My friend Shannon K is an immensely talented photographer. That doesn’t
mean, however, that she can take photographs that make me look insanely special
and super gorgeous-y. But when we were at our monthly dinner party, just this
past month, I was telling everybody about the project I was putting together–my
life in photographs. No, my body in photographs. The history of my ass. I had
photos coming from my mother, once she figured out the scanner, and I was
gathering together the photos I owned, which were few and far between.
Unsurprisingly, I never did like to have pictures taken of me. And that was why
I had no recent photos.
"I’ll take pictures of you!" Shannon said. I was
wearing a vintage dress I had unearthed from the back of my closet, and
everyone agreed that this was an excellent opportunity, what with all the
fashion and the gold shoes. Shannon had her camera–she always has her
camera–and we all of us, the entire dinner party, trooped out to the back
garden, to pose me in front of a fence and some rocks and accidentally the
recycling bin. I held my wine in a death grip, and didn’t know what to do with
my hands or my face, or if I was supposed to be smiling or posing, so I just
kind of kept getting distracted and looking around and talking to the others up
on the porch and hoping to god I didn’t look like a big weird lump.
She promised to get them to me when she could and I said
"Thanks!" very brightly, and then tried to forget about them for a
few days, because I had a bad feeling about it. I can have bad feelings about
sunshine and puppies, though, so it wasn’t an especially ominous omen. But
eventually, I got a zip file full of photos, and my friend, being my friend,
said "Cute!" and I did not agree. Before I even opened the files, I
did not agree. It took me a couple of days to open the files. And when I did, it took me a second to open
my eyes. And when I opened my eyes, it took me a moment to breathe again.
All this time, I have been waiting for the outside parts of
me to start matching the inside parts of me, kind of like one of those 3D
pictures that you’re supposed to unfocus your eyes to look at and be amazed at
when it suddenly resolves into something magical and fancy and just inches from
your eyes. No, it certainly hasn’t happened yet. I suspect that no matter what
I look like–and probably, it has nothing to do with my weight or my size–I will
never look to the world the way I want to. Mostly because I have no idea how I
want the world to see me. As little idea as how the world actually does see me.
But if this was how the world sees me, standing in the garden in my red dress,
looking up at my friends standing on the deck, and looking–a little silly, with
a tuft of hair blowing in some gust of wind–then I will be okay. I see flaws,
when I look at the picture. I don’t even have to look closely, and there are
things I hate so much. I won’t point them out to you; I will let you go ahead
and play Hunt the Insecurity on your own.

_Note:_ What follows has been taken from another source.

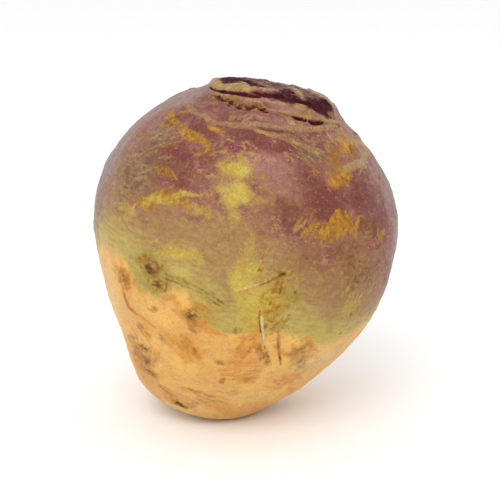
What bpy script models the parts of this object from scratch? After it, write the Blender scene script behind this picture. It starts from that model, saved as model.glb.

This is a picture of me now, and it is still so very hard
for me to show it to anyone, and so incredibly difficult to not yank it out
from under your nose and beg you to wipe your mind and pretend you never saw it
and beg you to never speak of it again. This is why there is this big project,
this Fat Girl Retrospective, is filling me with a little bit of dread. It is
something I want to do, it is something I have been in the midst of, sifting
through all these images of me at sizes I don’t remember being and shapes I
don’t remember having. I have found photos of me looking far larger than I
thought I was at the time. I have had my heart broken, looking at pictures of
me, looking ashamed and miserable, thinking I was huge but not realizing I was
wasting my life with all the hating and hiding.
like. I want to post them, and think about how I used to be and consider how I
want to be, in the future. I’ve talked about this before: all those weight loss
bloggers, with their carefully taken progress pictures, they have a thread,
from the person they used to be all the way to the person they’ve become. They
are, I imagine–you are, I imagine–more grounded in your current body. You have
a way to trace the changes and to see that you’ve always been the person you
are now, no matter how dramatic the change. Though the dramatic change, putting
the first picture beside the last, is always the most stunning, the one that
blows you away, it is not enough.
Or it could be enough. Maybe I am wishing for things that I
don’t have, like curly hair and a pug I will name Emperor Pugpatine, which will
not actually make any appreciable difference in my life. Maybe I should just
stop and look at that picture of myself again, in my red dress and remember
that it is proof enough for me, if not anyone else, without a before picture
for reference, that this weight loss is real. It is enough that, for maybe the
first time in my life, I can pull my cards away from my chest, and show you how
I look, and tell you how close it is to how I feel.